Constitution and Head quarters:

  1. The Bharat Scouts and Guides is a Registered Society. It is totally voluntary, non-political and secular organisation.
  2. The National Head quarters building in New Delhi was inagurated in the year 1963 by then Vice President of India, Dr. Zakir Hussain.

The Fundamentals :
The Scout/Guide movement is based on the following principles.
i) Duty to God :
Adherence to spiritual principles loyalty, to the religion that expresses the acceptance of the duties resulting there from.

ii) Duty to Others :
Loyalty to one’s country in harmony of local and international peace understanding, co-operation participation in the development of society with recognition and respect for dignity of one’s fellow men and for integrity of natural world.

iii) Duty to Self :
Responsibility for the development of one’s self.

The Method :
The Scout/Guide method is a system of progressive self-education through
a) A promise and law.
b) Learning by doing.

c) Membership of small groups under adult leadership involving progressive discovery and acceptance of responsibility and training towards Self-Government directed towards the development of character and the acquisition of competence, self-reliance, dependability and capacity to co-operate and to lead.

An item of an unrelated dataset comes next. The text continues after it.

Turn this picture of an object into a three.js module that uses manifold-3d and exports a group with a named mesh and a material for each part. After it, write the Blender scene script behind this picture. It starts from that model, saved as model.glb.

d) Progressive and stimulating programmes of various activities based on the interest of the participants including games, useful skills and services to the community taking place largely in an outdoor setting in contact with nature.

National Green Corps (NGC) :

  1. NGC was initiated in 2001 and achieved significant success through Eco clubs established in schools.
  2. The Ministry of Environment and Forests has initially aimed at 50,000 Eco clubs in the nationwide programme.
  3. The phenomenal response the NGC has received has made the network cross more than 1,00,000 Eco clubs across the country in 10 years.
  4. The unique partnership between the Ministry and the States Government agencies along with the dedicated NGOs working in the field of Environmental Education has contributed to the success of the programme.
  5. It is a well established and recognised fact that children can be catalysts in promoting a mass movement about various environmental issues.
  6. As they are futur citizens, inculcation of environment friendly attitudes and behavioural patterns amongst them can make a significant difference to the long term efforts for protection of environment.

The broad objectivies of the Ministry:

  1. Conservation and Survey of flora, fauna, forests, and wildlife.
  2. Prevention and control of pollution
  3. Afforestation and regeneration of degraded areas.
  4. Protection of the environment.
  5. Ensuring the welfare of animals.